As the day got later the winds eased up a bit and I decided to attempt to run to the place about 10 miles away. This move would put us a lot closer to the marina anyway. As I was rolling up some of the bay boats were running the opposite way. Looks like they were having a bad day also. I noticed some pelicans diving as I approached the new area. I have made many trips in this place smashing bull reds all day here. We were finally getting something to pull on with almost every cast. It did not take long before the Gafftop cats wore us out and we moved on. It was getting late for an inshore day but I was still searching. In the new place the fishing got a bit better. We picked away at the fish but could only find this one slot size fish for the box.










The day was long. We had action. It was very hot but the winds and clouds helped ease the heat and allowed us to stay out longer. There are plenty of small redfish out there growing into our future fishing adventures.










By the end of the day Joe had enough sunscreen on that he looked like a zombie.

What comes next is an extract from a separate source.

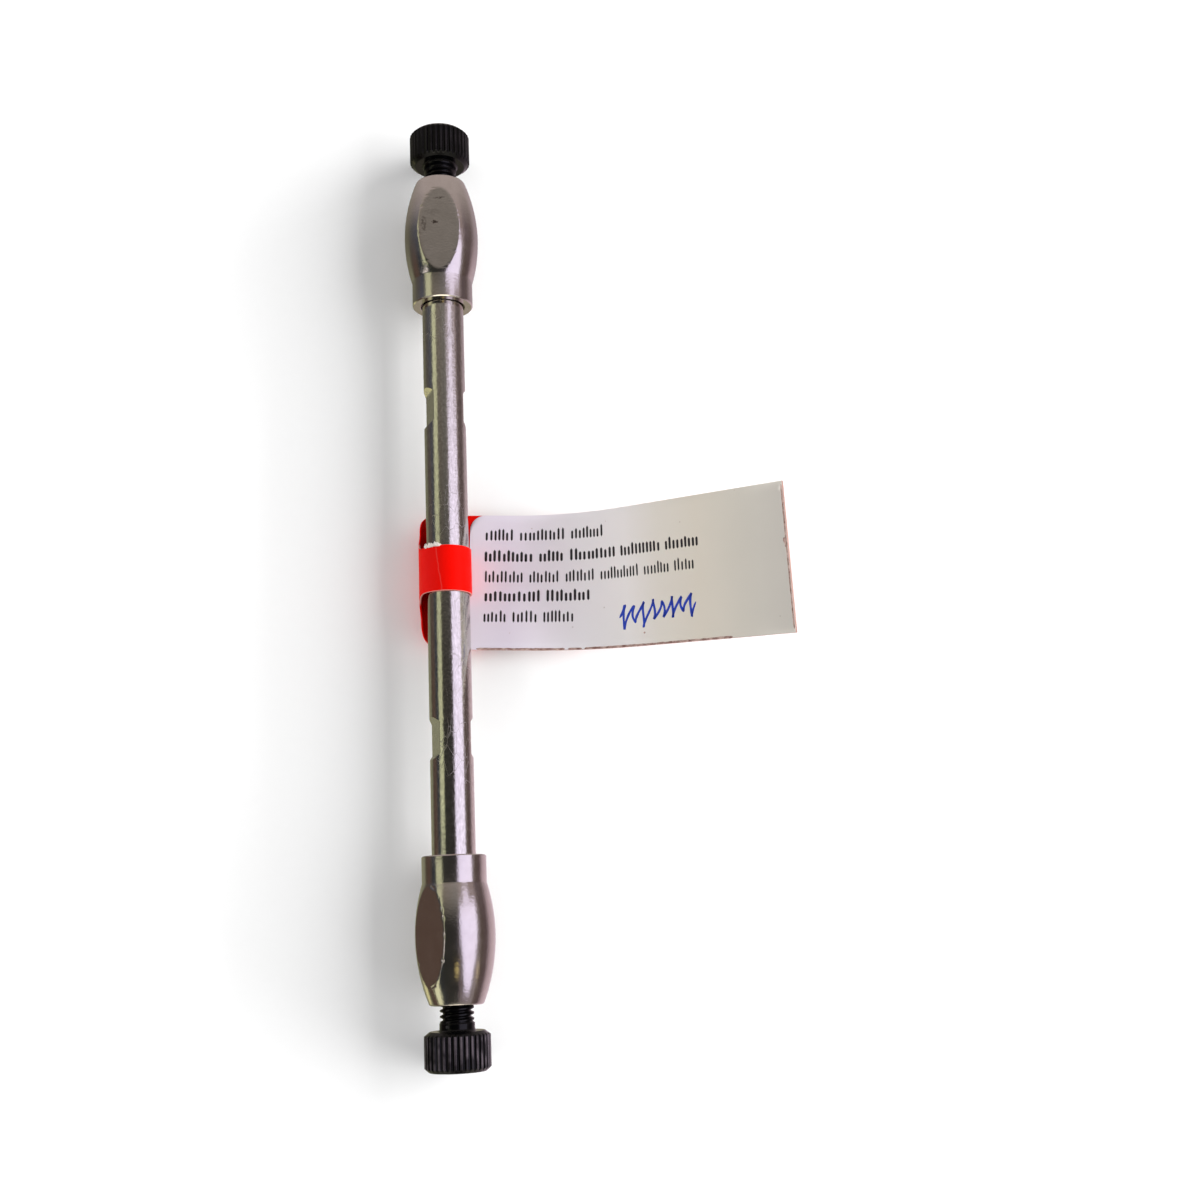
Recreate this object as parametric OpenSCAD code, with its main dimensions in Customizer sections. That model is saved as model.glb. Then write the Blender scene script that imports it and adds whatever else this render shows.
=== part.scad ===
// Packed steel column for liquid chromatography, with shipping plugs and a looped film tag.
// The column axis lies along Y: the inlet end points to +Y, the outlet end to -Y.
// The origin is on that axis at mid-length, and +Z is up as the column lies on a bench.

/* [Column tube] */
// Outside diameter of the tube
tube_od = 6.35; // [6:0.05:7]
// Bore of the tube
bore_d = 2.1; // [1:0.1:3]
// Length of the tube, and of the packing inside it
tube_len = 100; // [90:1:250]
// Chamfer on the outer edge of each tube end
tube_end_chamfer = 0.3; // [0.1:0.05:0.5]
// Distance across each pair of wrench flats on the tube
tube_flats_across = 4.7; // [4.2:0.05:5.2]
// Length of the level bottom of a tube flat
tube_flat_len = 4.7; // [3:0.1:8]
// Slope of the run-out at each end of a tube flat, in degrees
tube_flat_slope = 45; // [30:1:60]
// Distance from an end fitting's face to the middle of the nearest tube flat
tube_flat_from_fitting = 16.85; // [12:0.05:20]
// Turn of the tube flats about the column axis, from the top towards -X, in degrees
tube_flat_turn = 70; // [0:1:180]

/* [End fittings] */
// Length of tube held inside each end fitting
tube_grip = 7.8; // [6.5:0.1:9]
// Diameter of the collar at the tube side
collar_od = 9.3; // [8.8:0.05:9.5]
// Length of the collar
collar_len = 3.88; // [2:0.02:6]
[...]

Even though we had a poor day of fishing there was more than enough action for him to truly enjoy the day. On the way in he was remarking about how beautiful the marsh is and how unique it is from the rest of the country. I cleaned the few fish we had and brought them up to Venice Marina restaurant. We had them fried, blackened, and grilled. The fish was all cooked to perfection. I liked the grilled the best but that is my taste. I did not refuse any of it and made sure there were no leftovers.

Life is Good!
Fishing is not a matter of life or death. It's more important than that.

CAPT HOOP -- OUR FREEDOM


----------



## stc1993 (Nov 23, 2014)

Good report, at least he got plenty of fish to catch & a couple to eat.


----------



## capthoop (Oct 28, 2007)

He had a blast and will be back. Best part about a day like this is he will have a better day of fishing the next time he comes here. He was flying on business and did not even bring a cooler for bringing fish back.


----------